Proposition 16, backed by PG&E’s $47 million to the opponents’ $90,000, and Proposition 17, backed by Mercury Insurance’s $16 million to less than $1 million for its foes, lost by nearly identical margins.

PG&E and Mercury join a select few corporations that came up with way-too-clever concepts, then tried to sell them to a supposedly disengaged electorate notorious for deciding weighty issues based on 30-second television ads, only to find out that we Californians aren’t so gullible after all.

Both initiatives had powerful themes. PG&E was promising Californians the right to vote on issues related to government expansion into power generation. Mercury promised most auto insurance customers a break on their rates.

But once voters scratched below the surface, they were able to sniff out the true intent – corporate grabs to solidify and expand their markets.

“It’s hard to con voters into voting yes,” said Robert Stern, an initiative expert and president of the Center for Governmental Studies in Los Angeles. “The default position is ‘no.’ If voters are confused, they will vote ‘no.’ ”

Gale Kaufman helped organize the No-on-16 campaign by using $90,000 to pay for a poll and consumer activists. She didn’t have money for television, and instead bought Internet ads.

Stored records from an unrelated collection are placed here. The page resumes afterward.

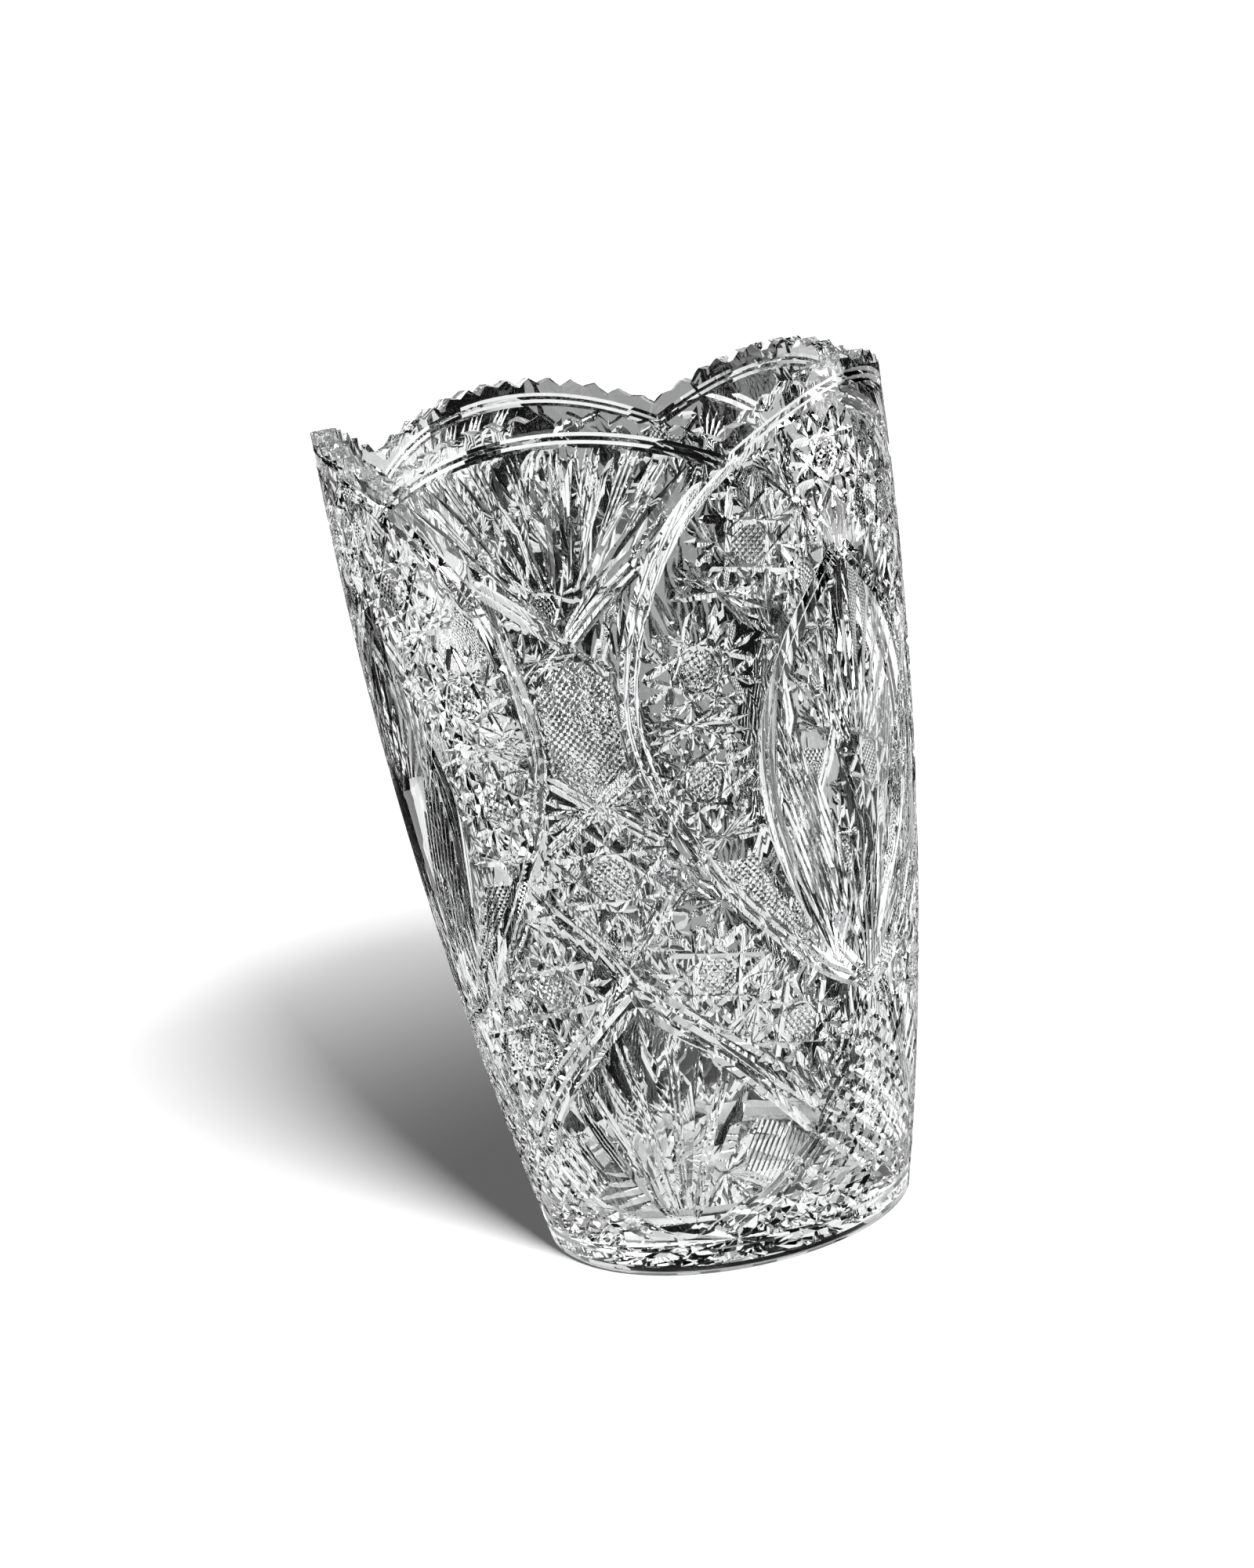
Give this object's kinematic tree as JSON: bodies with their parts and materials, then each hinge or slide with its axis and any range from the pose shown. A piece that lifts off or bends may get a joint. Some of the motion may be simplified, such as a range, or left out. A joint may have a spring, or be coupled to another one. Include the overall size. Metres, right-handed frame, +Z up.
{
  "type": "cut crystal vase",
  "caption": "Barrel-sided cut crystal vase with a scalloped saw-tooth rim, hobstar and fan panels and a star-cut foot.",
  "frame": {"origin": "centre of the foot's ground ring, on the surface the vase stands on", "axes": "+Z up along the vase's axis, -Y towards the middle of one fan panel, +X to that panel's right"},
  "size_m": [0.172, 0.1718, 0.2649],
  "materials": {
    "crystal": "glossy"
  },
  "bodies": {
    "root": {"star_base": "crystal", "foot_wall": "crystal", "lower_panels": "crystal", "upper_panels": "crystal", "saw_rim": "crystal"}
  },
  "joints": []
}
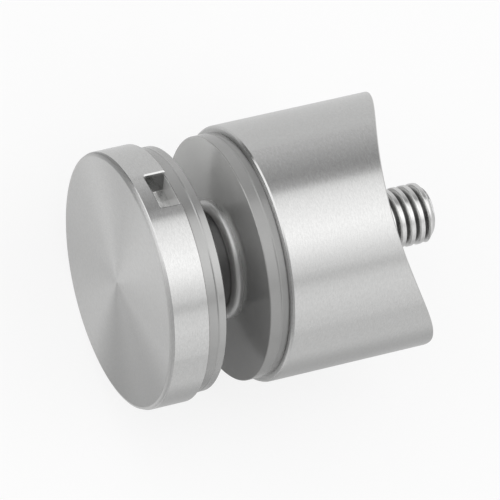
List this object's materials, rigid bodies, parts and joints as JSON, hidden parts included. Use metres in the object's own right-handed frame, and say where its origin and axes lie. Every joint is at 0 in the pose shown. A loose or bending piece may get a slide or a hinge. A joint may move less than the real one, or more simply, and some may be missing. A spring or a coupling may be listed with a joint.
{
  "type": "glass standoff",
  "caption": "Round stainless glass standoff: a cap and threaded stud clamp a drilled panel between plastic rings against a body with a saddle for a round post.",
  "frame": {"origin": "on the standoff's axis, at the bottom of the saddle where it meets the post", "axes": "+Y along the axis from the glass to the post, +Z along the post, +X across"},
  "size_m": [0.05, 0.0648, 0.05],
  "materials": {
    "body_steel": "satin, brushed round the axis",
    "cap_steel": "satin, turned face and brushed rim",
    "stud_steel": "plain rolled thread",
    "gasket": "semi-gloss, with a parting line round the rim",
    "bush": "glossy"
  },
  "bodies": {
    "base": {"saddle_body": "body_steel", "rear_gasket": "gasket", "glass_bush": "bush"},
    "front_seal": {"front_gasket": "gasket"},
    "cap_and_stud": {"cap": "cap_steel", "stud": "stud_steel"}
  },
  "joints": [
    {"name": "cap_draw_out", "type": "slide", "parent": "base", "child": "front_seal", "axis": [0, -1, 0], "range_m": [0, 0.055]},
    {"name": "cap_turn", "type": "hinge", "parent": "front_seal", "child": "cap_and_stud", "pos_m": [0, -0.0398, 0], "axis": [0, 1, 0], "continuous": true}
  ]
}
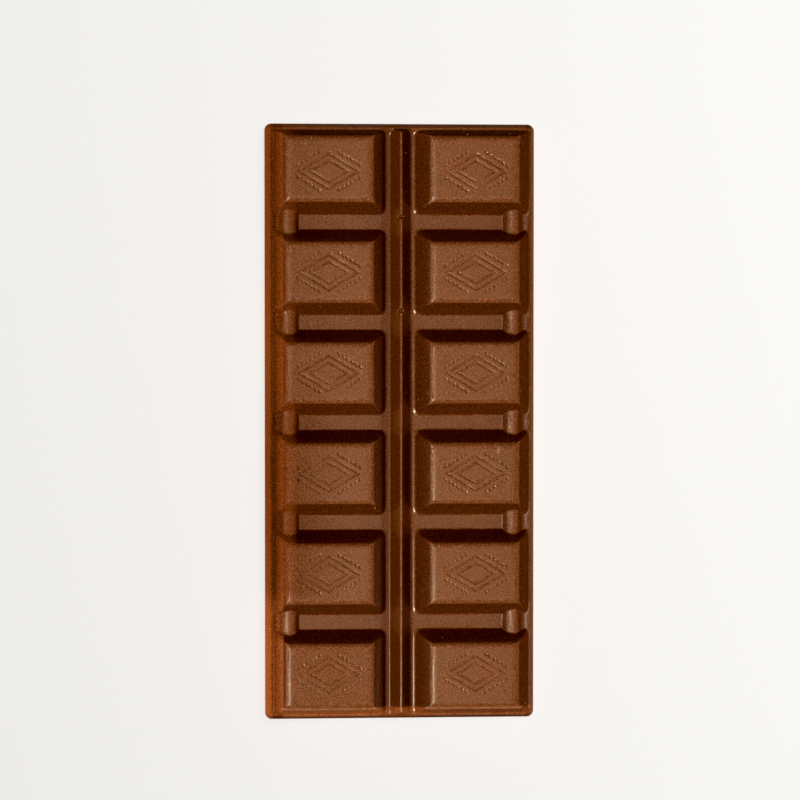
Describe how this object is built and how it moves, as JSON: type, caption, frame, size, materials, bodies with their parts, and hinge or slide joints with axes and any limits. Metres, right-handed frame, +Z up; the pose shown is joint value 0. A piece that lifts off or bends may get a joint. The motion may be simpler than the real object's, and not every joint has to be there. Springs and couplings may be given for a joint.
{
  "type": "milk chocolate tablet",
  "caption": "Unwrapped moulded milk chocolate tablet: pillow-shaped pieces with an engraved lozenge ornament, a low rim, a centre ridge and a small nub at the end of each valley.",
  "frame": {"origin": "middle of the flat poured back, which the tablet lies on", "axes": "+Z up out of the moulded side, +Y along the tablet's length towards the picture's top, +X to the picture's right"},
  "size_m": [0.0702, 0.155, 0.0097],
  "materials": {
    "milk_chocolate": null
  },
  "bodies": {
    "root": {"chocolate_bar": "milk_chocolate"}
  },
  "joints": []
}
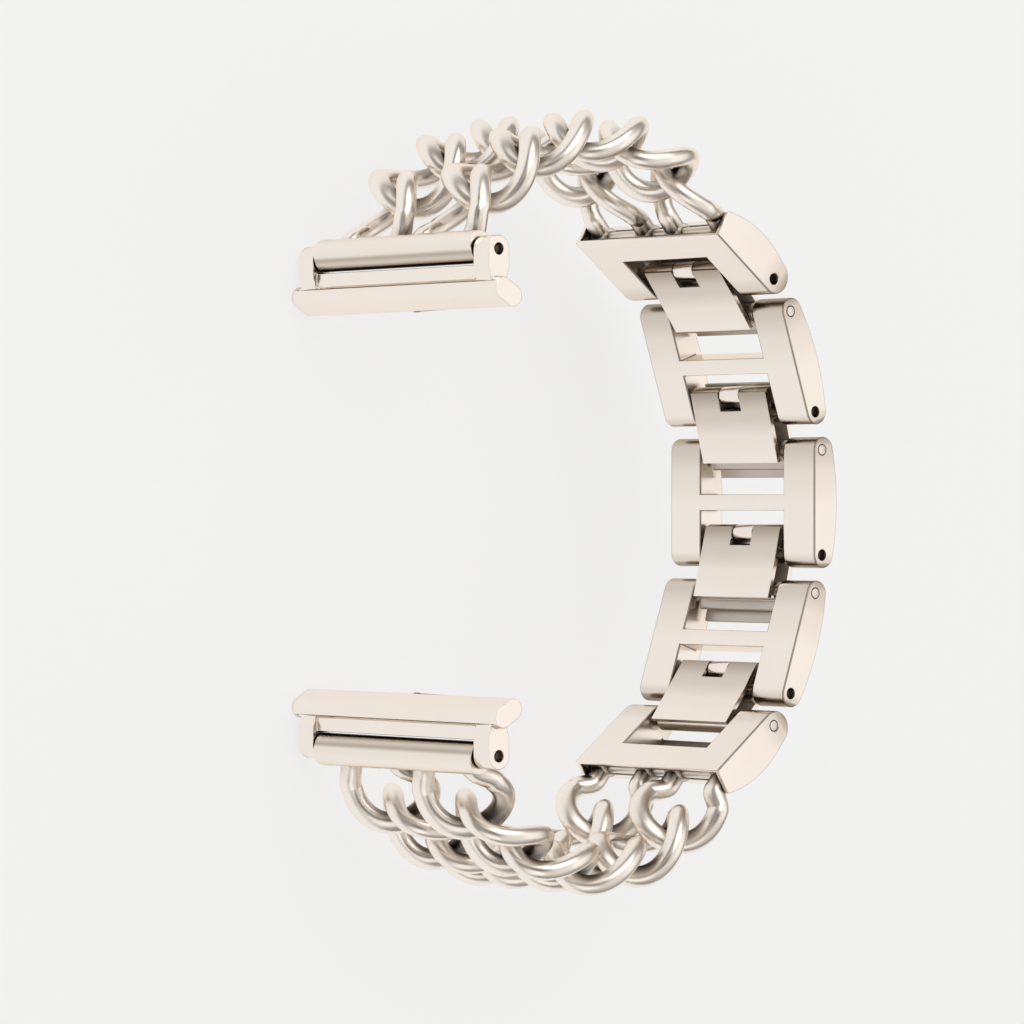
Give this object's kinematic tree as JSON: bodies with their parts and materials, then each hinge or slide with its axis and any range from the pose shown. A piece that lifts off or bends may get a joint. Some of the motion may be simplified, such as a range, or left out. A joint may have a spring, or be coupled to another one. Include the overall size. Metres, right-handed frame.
{
  "type": "chain watch band",
  "caption": "Metal watch band closed in its wrist loop: twin curb chains run from sliding lug adapters to end links, joined at the back by H-shaped links and folded centre links with lids.",
  "frame": {"origin": "centre of the loop, on the surface that the ends of the lug rails stand on", "axes": "+Z along the wrist, +Y towards the twelve o'clock adapter, +X from the watch side to the back of the loop"},
  "size_m": [0.048, 0.0734, 0.0296],
  "materials": {
    "satin_steel": "satin",
    "polished_steel": "polished",
    "pin_steel": "polished"
  },
  "bodies": {
    "adapter_upper": {"lug_adapter_upper": "satin_steel", "sleeve_upper": "polished_steel", "bar_pin_upper": "pin_steel"},
    "lock_upper": {"lock_pin_upper": "pin_steel"},
    "chain_upper_a1": {"chain_upper_a1": "polished_steel"},
    "chain_upper_a2": {"chain_upper_a2": "polished_steel"},
    "chain_upper_a3": {"chain_upper_a3": "polished_steel"},
    "chain_upper_a4": {"chain_upper_a4": "polished_steel"},
    "chain_upper_a5": {"chain_upper_a5": "polished_steel"},
    "chain_upper_a6": {"chain_upper_a6": "polished_steel"},
    "chain_upper_b1": {"chain_upper_b1": "polished_steel"},
    "chain_upper_b2": {"chain_upper_b2": "polished_steel"},
    "chain_upper_b3": {"chain_upper_b3": "polished_steel"},
    "chain_upper_b4": {"chain_upper_b4": "polished_steel"},
    "chain_upper_b5": {"chain_upper_b5": "polished_steel"},
    "chain_upper_b6": {"chain_upper_b6": "polished_steel"},
    "end_upper": {"end_link_upper": "satin_steel", "chain_pin_upper": "pin_steel", "end_pin_upper": "pin_steel"},
    "fold_1": {"fold_link_1": "satin_steel"},
    "lid_1": {"fold_lid_1": "satin_steel"},
    "outer_1": {"outer_link_1": "satin_steel", "outer_pins_1": "pin_steel"},
    "fold_2": {"fold_link_2": "satin_steel"},
    "lid_2": {"fold_lid_2": "satin_steel"},
    "outer_2": {"outer_link_2": "satin_steel", "outer_pins_2": "pin_steel"},
    "fold_3": {"fold_link_3": "satin_steel"},
    "lid_3": {"fold_lid_3": "satin_steel"},
    "outer_3": {"outer_link_3": "satin_steel", "outer_pins_3": "pin_steel"},
    "fold_4": {"fold_link_4": "satin_steel"},
    "lid_4": {"fold_lid_4": "satin_steel"},
    "end_lower": {"end_link_lower": "satin_steel", "chain_pin_lower": "pin_steel", "end_pin_lower": "pin_steel"},
    "chain_lower_a1": {"chain_lower_a1": "polished_steel"},
    "chain_lower_a2": {"chain_lower_a2": "polished_steel"},
    "chain_lower_a3": {"chain_lower_a3": "polished_steel"},
    "chain_lower_a4": {"chain_lower_a4": "polished_steel"},
    "chain_lower_a5": {"chain_lower_a5": "polished_steel"},
    "chain_lower_a6": {"chain_lower_a6": "polished_steel"},
    "chain_lower_b1": {"chain_lower_b1": "polished_steel"},
    "chain_lower_b2": {"chain_lower_b2": "polished_steel"},
    "chain_lower_b3": {"chain_lower_b3": "polished_steel"},
    "chain_lower_b4": {"chain_lower_b4": "polished_steel"},
    "chain_lower_b5": {"chain_lower_b5": "polished_steel"},
    "chain_lower_b6": {"chain_lower_b6": "polished_steel"},
    "adapter_lower": {"lug_adapter_lower": "satin_steel", "sleeve_lower": "polished_steel", "bar_pin_lower": "pin_steel"},
    "lock_lower": {"lock_pin_lower": "pin_steel"}
  },
  "joints": [
    {"name": "lug_turn_upper", "type": "hinge", "parent": "adapter_upper", "child": "chain_upper_a1", "pos_m": [-0.02255, 0.02293, 0.0148], "axis": [0, 0, -1], "range_deg": [-20, 42]},
    {"name": "lug_turn_upper_b", "type": "hinge", "parent": "adapter_upper", "child": "chain_upper_b1", "pos_m": [-0.02255, 0.02293, 0.0148], "axis": [0, 0, -1], "range_deg": [-20, 42]},
    {"name": "chain_bend_upper_1", "type": "hinge", "parent": "chain_upper_a1", "child": "chain_upper_a2", "pos_m": [-0.0181, 0.02884, 0.0148], "axis": [0, 0, 1], "range_deg": [-12, 40]},
    {"name": "chain_bend_upper_1_b", "type": "hinge", "parent": "chain_upper_b1", "child": "chain_upper_b2", "pos_m": [-0.0181, 0.02884, 0.0148], "axis": [0, 0, 1], "range_deg": [-12, 40]},
    {"name": "chain_bend_upper_2", "type": "hinge", "parent": "chain_upper_a2", "child": "chain_upper_a3", "pos_m": [-0.01271, 0.03248, 0.0148], "axis": [0, 0, -1], "range_deg": [-40, 14]},
    {"name": "chain_bend_upper_2_b", "type": "hinge", "parent": "chain_upper_b2", "child": "chain_upper_b3", "pos_m": [-0.01271, 0.03248, 0.0148], "axis": [0, 0, -1], "range_deg": [-40, 14]},
    {"name": "chain_bend_upper_3", "type": "hinge", "parent": "chain_upper_a3", "child": "chain_upper_a4", "pos_m": [-0.00646, 0.03427, 0.0148], "axis": [0, 0, 1], "range_deg": [-12, 40]},
    {"name": "chain_bend_upper_3_b", "type": "hinge", "parent": "chain_upper_b3", "child": "chain_upper_b4", "pos_m": [-0.00646, 0.03427, 0.0148], "axis": [0, 0, 1], "range_deg": [-12, 40]},
    {"name": "chain_bend_upper_4", "type": "hinge", "parent": "chain_upper_a4", "child": "chain_upper_a5", "pos_m": [0.00003, 0.03393, 0.0148], "axis": [0, 0, -1], "range_deg": [-40, 9]},
    {"name": "chain_bend_upper_4_b", "type": "hinge", "parent": "chain_upper_b4", "child": "chain_upper_b5", "pos_m": [0.00003, 0.03393, 0.0148], "axis": [0, 0, -1], "range_deg": [-40, 9]},
    {"name": "chain_bend_upper_5", "type": "hinge", "parent": "chain_upper_a5", "child": "chain_upper_a6", "pos_m": [0.00592, 0.03118, 0.0148], "axis": [0, 0, 1], "range_deg": [-8, 38]},
    {"name": "chain_bend_upper_5_b", "type": "hinge", "parent": "chain_upper_b5", "child": "chain_upper_b6", "pos_m": [0.00592, 0.03118, 0.0148], "axis": [0, 0, 1], "range_deg": [-8, 38]},
    {"name": "end_turn_upper", "type": "hinge", "parent": "chain_upper_a6", "child": "end_upper", "pos_m": [0.01038, 0.02605, 0.0148], "axis": [0, 0, -1], "range_deg": [-25, 24]},
    {"name": "end_fold_1", "type": "hinge", "parent": "end_upper", "child": "fold_1", "pos_m": [0.01547, 0.02147, 0.0148], "axis": [0, 0, 1], "range_deg": [-25, 25]},
    {"name": "fold_1_outer_1", "type": "hinge", "parent": "fold_1", "child": "outer_1", "pos_m": [0.01776, 0.01843, 0.0148], "axis": [0, 0, -1], "range_deg": [-30, 35]},
    {"name": "outer_1_fold_2", "type": "hinge", "parent": "outer_1", "child": "fold_2", "pos_m": [0.02108, 0.00879, 0.0148], "axis": [0, 0, 1], "range_deg": [-35, 30]},
    {"name": "fold_2_outer_2", "type": "hinge", "parent": "fold_2", "child": "outer_2", "pos_m": [0.022, 0.0051, 0.0148], "axis": [0, 0, -1], "range_deg": [-30, 35]},
    {"name": "outer_2_fold_3", "type": "hinge", "parent": "outer_2", "child": "fold_3", "pos_m": [0.022, -0.0051, 0.0148], "axis": [0, 0, 1], "range_deg": [-35, 30]},
    {"name": "fold_3_outer_3", "type": "hinge", "parent": "fold_3", "child": "outer_3", "pos_m": [0.02108, -0.00879, 0.0148], "axis": [0, 0, -1], "range_deg": [-30, 35]},
    {"name": "outer_3_fold_4", "type": "hinge", "parent": "outer_3", "child": "fold_4", "pos_m": [0.01776, -0.01843, 0.0148], "axis": [0, 0, 1], "range_deg": [-35, 30]},
    {"name": "fold_4_end", "type": "hinge", "parent": "fold_4", "child": "end_lower", "pos_m": [0.01547, -0.02147, 0.0148], "axis": [0, 0, -1], "range_deg": [-25, 25]},
    {"name": "end_turn_lower", "type": "hinge", "parent": "end_lower", "child": "chain_lower_a1", "pos_m": [0.01038, -0.02605, 0.0148], "axis": [0, 0, 1], "range_deg": [-24, 25]},
    {"name": "end_turn_lower_b", "type": "hinge", "parent": "end_lower", "child": "chain_lower_b1", "pos_m": [0.01038, -0.02605, 0.0148], "axis": [0, 0, 1], "range_deg": [-24, 25]},
    {"name": "chain_bend_lower_1", "type": "hinge", "parent": "chain_lower_a1", "child": "chain_lower_a2", "pos_m": [0.00592, -0.03118, 0.0148], "axis": [0, 0, -1], "range_deg": [-38, 8]},
    {"name": "chain_bend_lower_1_b", "type": "hinge", "parent": "chain_lower_b1", "child": "chain_lower_b2", "pos_m": [0.00592, -0.03118, 0.0148], "axis": [0, 0, -1], "range_deg": [-38, 8]},
    {"name": "chain_bend_lower_2", "type": "hinge", "parent": "chain_lower_a2", "child": "chain_lower_a3", "pos_m": [0.00003, -0.03393, 0.0148], "axis": [0, 0, 1], "range_deg": [-9, 40]},
    {"name": "chain_bend_lower_2_b", "type": "hinge", "parent": "chain_lower_b2", "child": "chain_lower_b3", "pos_m": [0.00003, -0.03393, 0.0148], "axis": [0, 0, 1], "range_deg": [-9, 40]},
    {"name": "chain_bend_lower_3", "type": "hinge", "parent": "chain_lower_a3", "child": "chain_lower_a4", "pos_m": [-0.00646, -0.03427, 0.0148], "axis": [0, 0, -1], "range_deg": [-40, 12]},
    {"name": "chain_bend_lower_3_b", "type": "hinge", "parent": "chain_lower_b3", "child": "chain_lower_b4", "pos_m": [-0.00646, -0.03427, 0.0148], "axis": [0, 0, -1], "range_deg": [-40, 12]},
    {"name": "chain_bend_lower_4", "type": "hinge", "parent": "chain_lower_a4", "child": "chain_lower_a5", "pos_m": [-0.01271, -0.03248, 0.0148], "axis": [0, 0, 1], "range_deg": [-14, 40]},
    {"name": "chain_bend_lower_4_b", "type": "hinge", "parent": "chain_lower_b4", "child": "chain_lower_b5", "pos_m": [-0.01271, -0.03248, 0.0148], "axis": [0, 0, 1], "range_deg": [-14, 40]},
    {"name": "chain_bend_lower_5", "type": "hinge", "parent": "chain_lower_a5", "child": "chain_lower_a6", "pos_m": [-0.0181, -0.02884, 0.0148], "axis": [0, 0, -1], "range_deg": [-40, 12]},
    {"name": "chain_bend_lower_5_b", "type": "hinge", "parent": "chain_lower_b5", "child": "chain_lower_b6", "pos_m": [-0.0181, -0.02884, 0.0148], "axis": [0, 0, -1], "range_deg": [-40, 12]},
    {"name": "lug_turn_lower", "type": "hinge", "parent": "chain_lower_a6", "child": "adapter_lower", "pos_m": [-0.02255, -0.02293, 0.0148], "axis": [0, 0, 1], "range_deg": [-42, 20]},
    {"name": "lid_1_open", "type": "hinge", "parent": "fold_1", "child": "lid_1", "pos_m": [0.01373, 0.02265, 0.0148], "axis": [0, 0, -1], "range_deg": [0, 95]},
    {"name": "lid_2_open", "type": "hinge", "parent": "fold_2", "child": "lid_2", "pos_m": [0.01994, 0.01056, 0.0148], "axis": [0, 0, -1], "range_deg": [0, 95]},
    {"name": "lid_3_open", "type": "hinge", "parent": "fold_3", "child": "lid_3", "pos_m": [0.02182, -0.00299, 0.0148], "axis": [0, 0, -1], "range_deg": [0, 95]},
    {"name": "lid_4_open", "type": "hinge", "parent": "fold_4", "child": "lid_4", "pos_m": [0.01842, -0.01642, 0.0148], "axis": [0, 0, -1], "range_deg": [0, 95]},
    {"name": "lock_press_upper", "type": "slide", "parent": "adapter_upper", "child": "lock_upper", "axis": [0.866, -0.5, 0], "range_m": [-0.0005, 0], "stiffness_N_per_m": 400},
    {"name": "lock_press_lower", "type": "slide", "parent": "adapter_lower", "child": "lock_lower", "axis": [0.866, 0.5, 0], "range_m": [-0.0005, 0], "stiffness_N_per_m": 400}
  ],
  "couplings": [
    {"joint": "lug_turn_upper_b", "follows": "lug_turn_upper", "ratio": 1},
    {"joint": "chain_bend_upper_1_b", "follows": "chain_bend_upper_1", "ratio": 1},
    {"joint": "chain_bend_upper_2_b", "follows": "chain_bend_upper_2", "ratio": 1},
    {"joint": "chain_bend_upper_3_b", "follows": "chain_bend_upper_3", "ratio": 1},
    {"joint": "chain_bend_upper_4_b", "follows": "chain_bend_upper_4", "ratio": 1},
    {"joint": "chain_bend_upper_5_b", "follows": "chain_bend_upper_5", "ratio": 1},
    {"joint": "end_turn_lower_b", "follows": "end_turn_lower", "ratio": 1},
    {"joint": "chain_bend_lower_1_b", "follows": "chain_bend_lower_1", "ratio": 1},
    {"joint": "chain_bend_lower_2_b", "follows": "chain_bend_lower_2", "ratio": 1},
    {"joint": "chain_bend_lower_3_b", "follows": "chain_bend_lower_3", "ratio": 1},
    {"joint": "chain_bend_lower_4_b", "follows": "chain_bend_lower_4", "ratio": 1},
    {"joint": "chain_bend_lower_5_b", "follows": "chain_bend_lower_5", "ratio": 1}
  ]
}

“There is a growing anger and huge skepticism about who is paying for what goes on the ballot,” Kaufman said. That attitude seems to be growing, especially as initiative promoters devise ideas that clearly benefit a particular company or industry.

Chris Lehane, who helped run the campaign against Proposition 17, said a change is taking place in the world of initiatives. Voters are relying less on traditional television advertising about ballot measures and are looking elsewhere for information, including news accounts and editorials in mainstream publications.

Voters also are becoming more attuned to bogus endorsements, he believes. In PG&E’s case, the company touted the endorsement of an entity that called itself a consumer alliance. But no one from established consumer groups had ever heard of it.

So what does all this mean for former eBay CEO Meg Whitman and former Hewlett-Packard chief Carly Fiorina? It might not be a good sign.

Whitman and Fiorina won in a closed Republican primary in which 1.7 million Republicans voted.

A far larger group of roughly 4 million voters including Republicans, Democrats and people who state no party preference voted down Propositions 16 and 17.

A look at how counties voted sheds more light. Propositions 16 and 17 lost big in Democratic parts of the state. In San Francisco and Yolo counties, for example, the initiatives were trounced by 2-to-1 ratios. Proposition 16 lost by 42 percent to 58 percent in Sacramento County, another Democratic bastion.

In the Republican areas of the state, including Orange, Riverside, San Bernardino and San Diego counties, both measures won by significant margins. The pattern played out in much of the rest of the state, where counties that have Democratic majorities opposed the measures and voters in Republican-leaning counties approved them.

Republicans have nominated Whitman and Fiorina, but neither has won office in an election that includes Democratic voters and people who decline to state party preferences.

The general election campaign is now in its second day, way too early to gauge who will win. But at least on primary election day, voters took a very dim view of corporate interests.